On the change front however, the difference is monumentous. Apartheid has gone.

It is hard to encapsulate the ominous threat that once hung over South Africa. During apartheid, there were only the haters and the hated. Violence and frustration were hidden under a frighteningly thin veneer of civility. Anger, shame and fear were predominant - the place was boiling itself with the unspoken. Now, everything is different. The people stand tall, they laugh easily and clearly feel a sense of self-worth. They are no longer strangers in their own land and it is palpable. The brokenness of stuff however, stays true.

Unemployment has hit 35% and many suspect it may actually be higher as census numbers are not accurate. Everything is scarce – work, food, water, power. Central Johannesburg is bereft of business and infrastructure is crumbling all around, yet there is a private lounge at the airport specifically for Government Ministers. Corruption has deep roots and consistently diverts money from the needy to the wealthy. Advanced capitalism at its finest. That said, education (up to university level) is still free, and we have run into hundreds of smiling school children, neatly dressed in their uniforms, visiting the caves (as were we) where fossilised Saber-toothed tigers and some of the first Australopithecines were found. It really is amazing to think that those little Australopithecine buggers were swaggering around this very place on their two little legs 4.4 million years ago, just waiting to evolve! Sadly, many of these remarkable artifacts have been blown up by miners searching for booty to pillage from the earth.

The variety of body shapes those wee fellas did evolve into are striking. From scarily fine limbed how-do-you-stay-upright-on-those-pea-sticks-? individuals to those with enormous butt shelves, the diversity is astonishing. Some men have such muscular buttocks that the slit in the back of their suit jacket forms an upside down V. As I write, a clumsily oversized Boer with neck rolls on the back of his head sits next to a squirrel of tiny grey-haired tourists clad in multi-pocketed safari attire (what else do you call a cluster of miniature old ladies on tour but a squirrel?). There are fat rolls galore and the shapes and sizes of bodies are so assorted it is hard to think that we can all interbreed.

Namibia
We have been here for a week now. As in South Africa, the tribal varieties are enormous, from the elegant bare-breasted and ochre clad Himba, to the tiny San Bushmen. All white tourists dress like an old British safari movie, although these days they all have zip off pant-legs. There appears to be a dearth of Pith helmets as I can only think that Melania Trump failed to reignite that contentious fashion statement. Many locals speak several languages, including the clicking tongue of the Damara (formerly Hottentots – the people once taken and publicly exhibited by colonial Brits due to their definitive butt shelves) and the inexplicable !Xhosa - exclamation mark part of their pronunciation.

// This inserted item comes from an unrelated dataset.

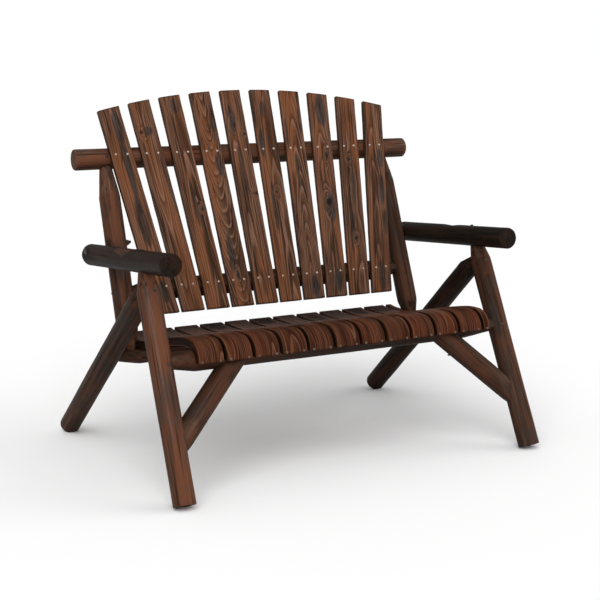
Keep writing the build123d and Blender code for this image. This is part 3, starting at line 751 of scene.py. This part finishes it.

Our guide Abner is a fabulous representative of his people (Ovambo), and speaks more than 5 languages. He has an easy deep rumbling chuckle and a proclivity to burst into swaying song. Between his animal finding skills and the work of Lazarus and Caesar (rhino trackers extraordinaire), we have seen so much wildlife it has been amazing – including four lion cubs playing a few short metres from the Landcruiser (nooo, my beloved Landrovers have been usurped!), and kudu (an antelope) chewing on the bones of a dead elephant to extract the calcium – a very unusual sight. We have seen desert adapted creatures who have modified their need for water so as to survive these harsh conditions. Tragically, a herd of highly endangered desert elephants (longer legs and larger feet to deal with sand dunes) was recently trafficked to Dubai, where a super-rich twat added to his private collection. Corruption is here too, but perhaps to a lesser extent.

Etosha National Park is staggering. There are vast herds of springbok, wildebeest and giraffe, which from a distance look surprisingly Brontasaurian. The seemingly parched earth supports staggering numbers – ostrich, impala, lion, elephants, rhino etc etc etc. We are not able to walk to our rooms after dark without a gun toting escort who will protect us from marauding hunters. There are few fences and the animals roam freely. It is us who must be in the zoo.

We have visited the place featured on the front cover of every Namibian coffee table book – Soussesvlei. Haunting black trees -over 900 years old- still stand in a white salt pan looking craggy and handsome against the deep red sand dunes. They are too hard and dry to decay, and it is said that they give off sparks if hit with an axe. We followed a group of Asian tourists over the sand dunes that have only recently started to block access. They were shrouded from the sun like Taliban women, and wrote ‘Gucci’ in the sand with the soles of their shoes.

 It is so dry here that we are snapping fingernails and dealing with bleeding noses daily. Tomorrow is Thursday - so it must be Botswana. Looking forward to a bit of humidity.